Input rows:
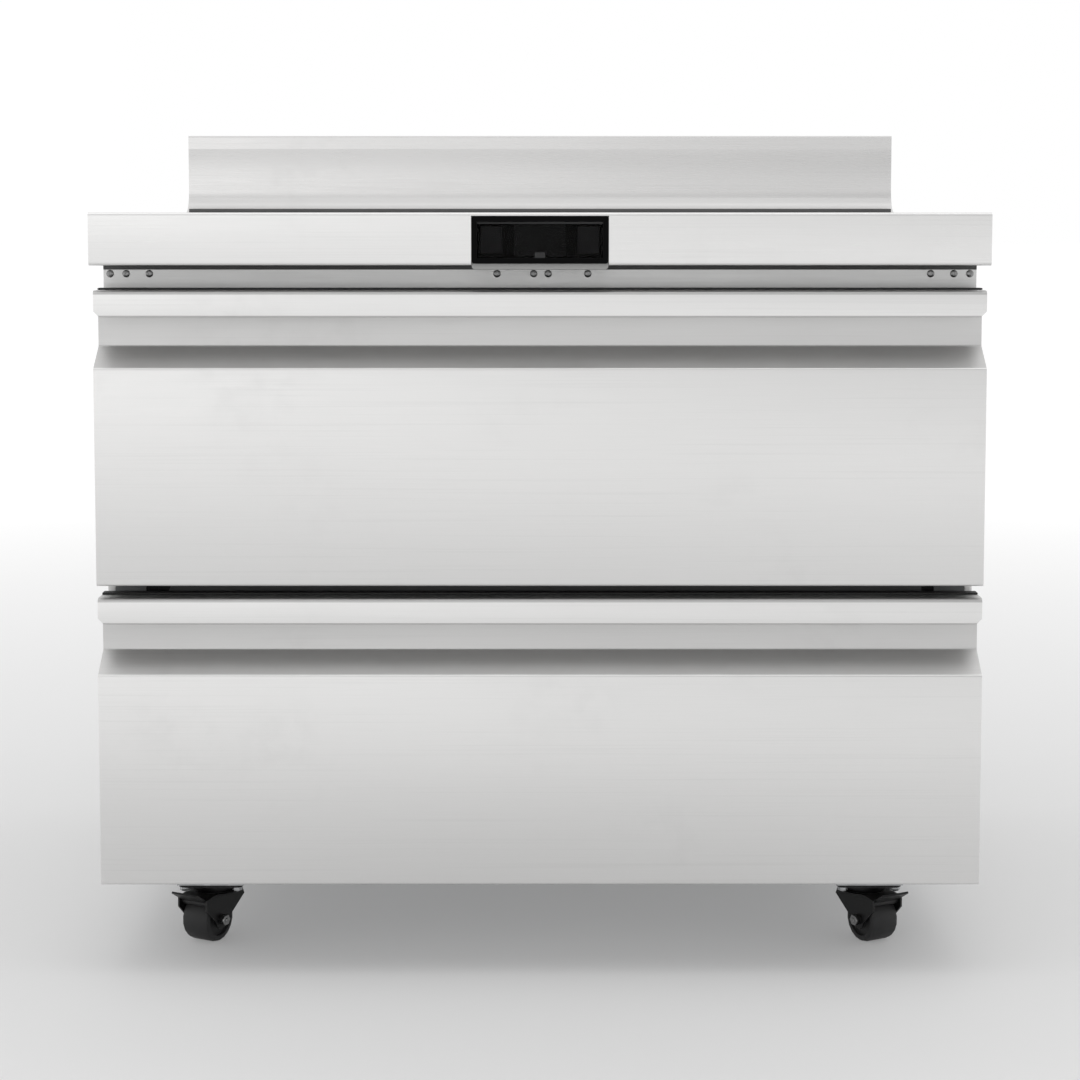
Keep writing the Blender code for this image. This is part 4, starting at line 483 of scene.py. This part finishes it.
def smoked_flap():
    """Tinted clear plastic with hairline scratches."""
    material, tree, shader = new_material("smoked_flap")
    shader.inputs["Transmission Weight"].default_value = 1.0
    shader.inputs["IOR"].default_value = 1.12
    scratches = use(tree, polishing_lines, (900, 900, 60))
    marks = use(tree, wiping_marks, (6, 6, 6))
    tone = tinted(tree, (0.50, 0.50, 0.505), marks["Cloud"], darker=0.82)
    join(tree, tone, shader.inputs["Base Color"])
    rough = spread(tree, marks["Prints"], 0, 1, 0.05, 0.14)
    join(tree, plus(tree, rough, scratches["Long"], 0.05), shader.inputs["Roughness"])
    relief = bump(tree, scratches["Long"], strength=0.03, distance=0.0001)
    join(tree, relief, shader.inputs["Normal"])
    return material


def dark_glass():
    """The display's window, almost black, with wiping marks."""
    material, tree, shader = new_material("dark_glass")
    shader.inputs["Specular IOR Level"].default_value = 0.2
    marks = use(tree, wiping_marks, (9, 9, 9))
    tone = tinted(tree, (0.004, 0.004, 0.0045), marks["Cloud"], darker=0.6)
    join(tree, tone, shader.inputs["Base Color"])
    join(tree, spread(tree, marks["Prints"], 0, 1, 0.07, 0.2), shader.inputs["Roughness"])
    return material


def rigid_foam():
    """Pale yellow insulation with open cells at its surface."""
    material, tree, shader = new_material("rigid_foam")
    grain = use(tree, moulded_grain, (0.5, 0.5, 0.5))
    tone = tinted(tree, (0.84, 0.74, 0.50), grain["Tone"], darker=0.8)
    join(tree, tone, shader.inputs["Base Color"])
    join(tree, spread(tree, grain["Tone"], 0, 1, 0.82, 0.96), shader.inputs["Roughness"])
    relief = bump(tree, grain["Grain"], strength=0.5, distance=0.0006)
    join(tree, relief, shader.inputs["Normal"])
    return material


across_grain = (14, 2600, 2600)
upright_grain = (2600, 2600, 14)
depth_grain = (2600, 14, 2600)
turned_grain = (700, 700, 700)


def front_steel(word):
    """The steel of one drawer front, whose flat face bulges between its foot and its slant."""
    low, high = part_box(word + "_drawer_front")
    span = (low[2], low[2] + (high[2] - low[2]) * face_share)
    return polished_steel(word + "_front_steel", across_grain, bulge=span)


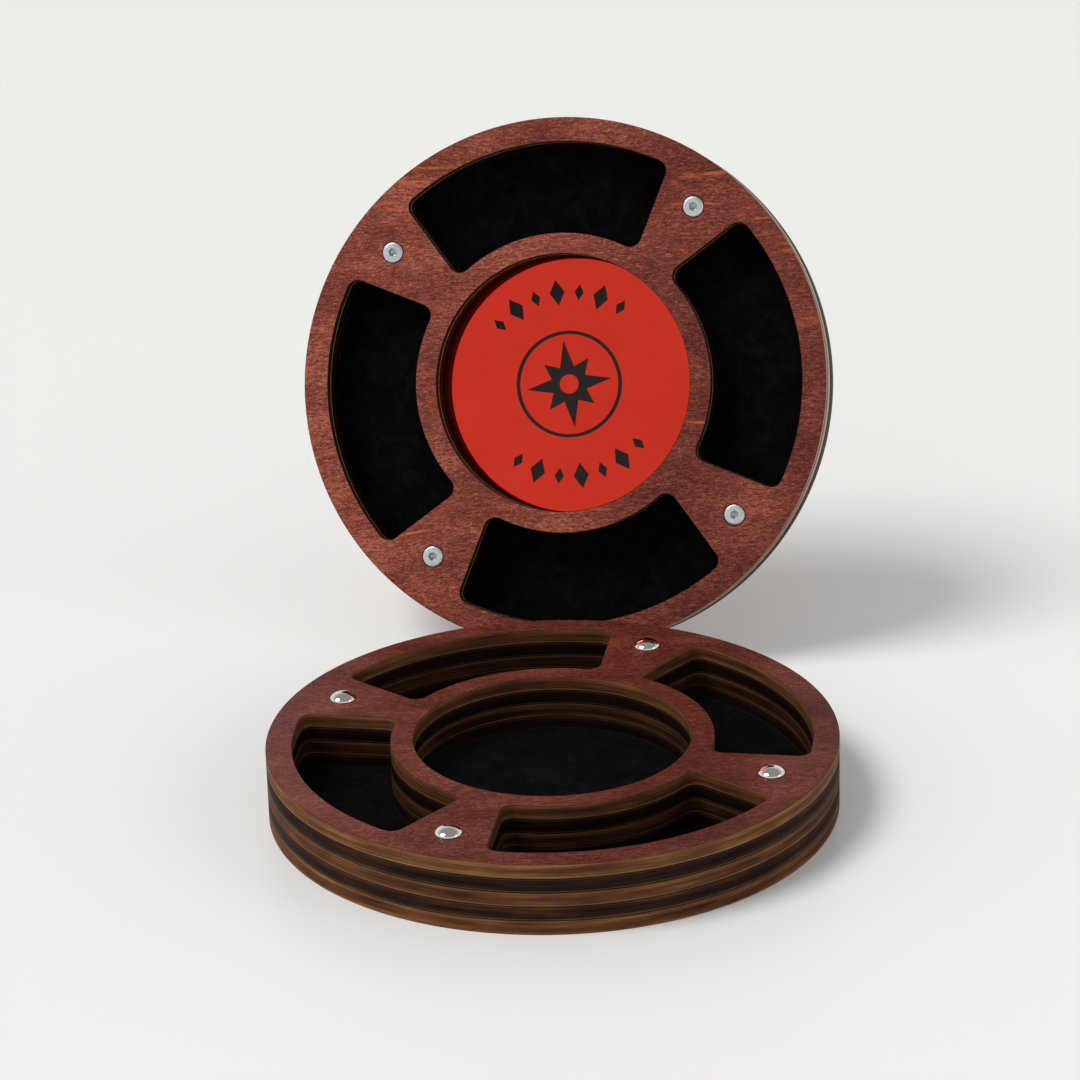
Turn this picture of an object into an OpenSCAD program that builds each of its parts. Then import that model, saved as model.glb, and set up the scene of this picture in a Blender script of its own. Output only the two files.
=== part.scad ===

Problem details: All of the data needs to be printed once more, exactly.

Reply to the task:
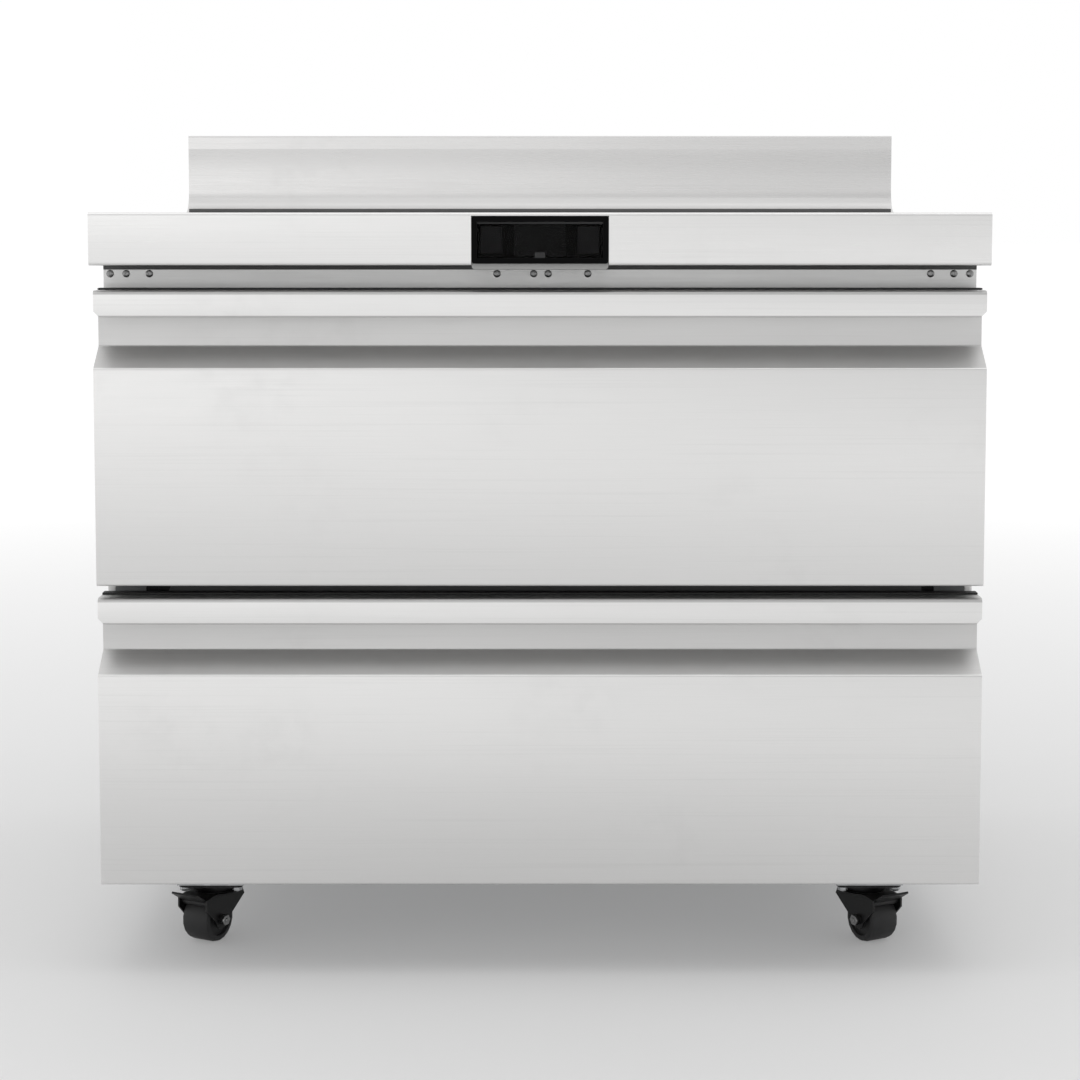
Keep writing the Blender code for this image. This is part 4, starting at line 483 of scene.py. This part finishes it.
def smoked_flap():
    """Tinted clear plastic with hairline scratches."""
    material, tree, shader = new_material("smoked_flap")
    shader.inputs["Transmission Weight"].default_value = 1.0
    shader.inputs["IOR"].default_value = 1.12
    scratches = use(tree, polishing_lines, (900, 900, 60))
    marks = use(tree, wiping_marks, (6, 6, 6))
    tone = tinted(tree, (0.50, 0.50, 0.505), marks["Cloud"], darker=0.82)
    join(tree, tone, shader.inputs["Base Color"])
    rough = spread(tree, marks["Prints"], 0, 1, 0.05, 0.14)
    join(tree, plus(tree, rough, scratches["Long"], 0.05), shader.inputs["Roughness"])
    relief = bump(tree, scratches["Long"], strength=0.03, distance=0.0001)
    join(tree, relief, shader.inputs["Normal"])
    return material


def dark_glass():
    """The display's window, almost black, with wiping marks."""
    material, tree, shader = new_material("dark_glass")
    shader.inputs["Specular IOR Level"].default_value = 0.2
    marks = use(tree, wiping_marks, (9, 9, 9))
    tone = tinted(tree, (0.004, 0.004, 0.0045), marks["Cloud"], darker=0.6)
    join(tree, tone, shader.inputs["Base Color"])
    join(tree, spread(tree, marks["Prints"], 0, 1, 0.07, 0.2), shader.inputs["Roughness"])
    return material


def rigid_foam():
    """Pale yellow insulation with open cells at its surface."""
    material, tree, shader = new_material("rigid_foam")
    grain = use(tree, moulded_grain, (0.5, 0.5, 0.5))
    tone = tinted(tree, (0.84, 0.74, 0.50), grain["Tone"], darker=0.8)
    join(tree, tone, shader.inputs["Base Color"])
    join(tree, spread(tree, grain["Tone"], 0, 1, 0.82, 0.96), shader.inputs["Roughness"])
    relief = bump(tree, grain["Grain"], strength=0.5, distance=0.0006)
    join(tree, relief, shader.inputs["Normal"])
    return material


across_grain = (14, 2600, 2600)
upright_grain = (2600, 2600, 14)
depth_grain = (2600, 14, 2600)
turned_grain = (700, 700, 700)


def front_steel(word):
    """The steel of one drawer front, whose flat face bulges between its foot and its slant."""
    low, high = part_box(word + "_drawer_front")
    span = (low[2], low[2] + (high[2] - low[2]) * face_share)
    return polished_steel(word + "_front_steel", across_grain, bulge=span)


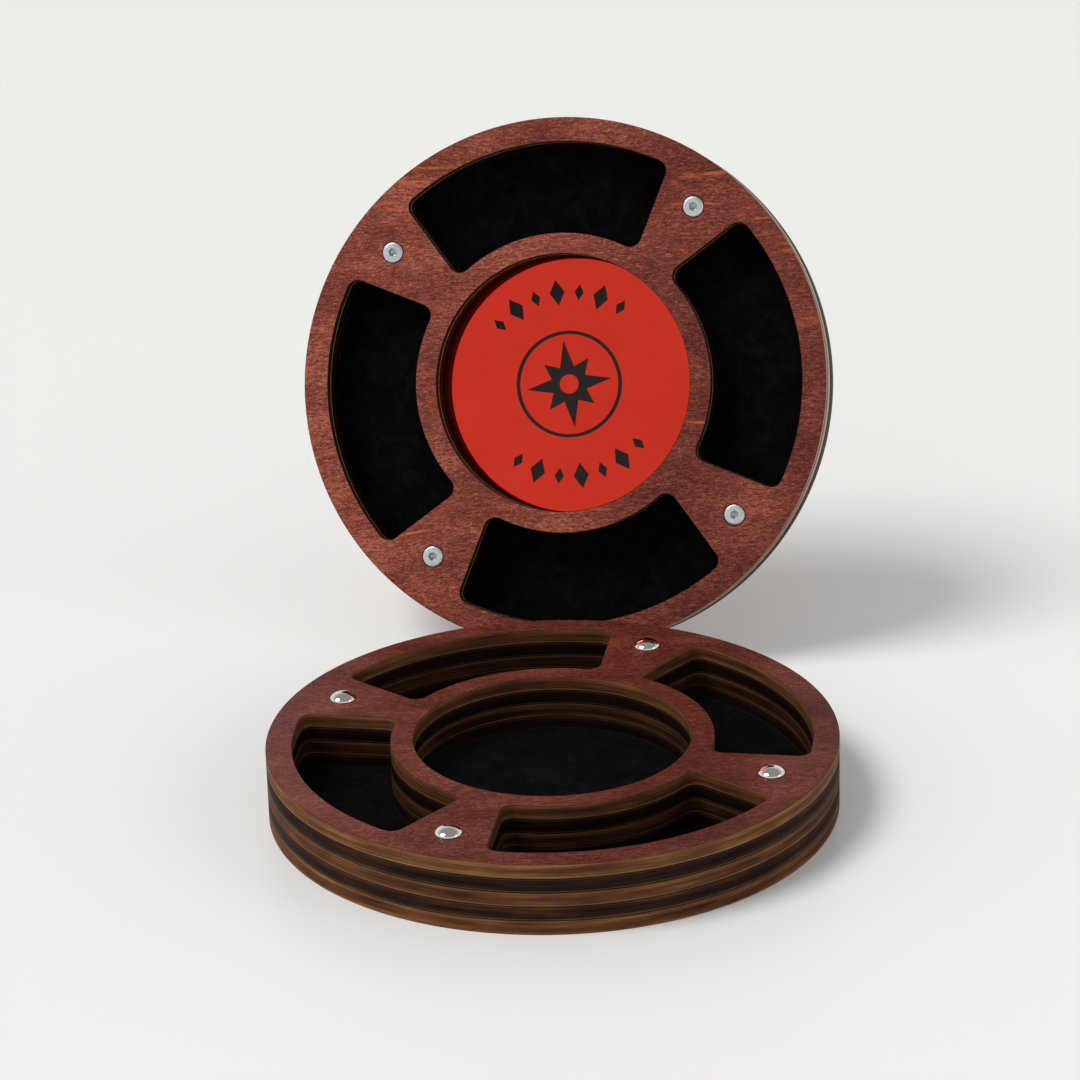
Turn this picture of an object into an OpenSCAD program that builds each of its parts. Then import that model, saved as model.glb, and set up the scene of this picture in a Blender script of its own. Output only the two files.
=== part.scad ===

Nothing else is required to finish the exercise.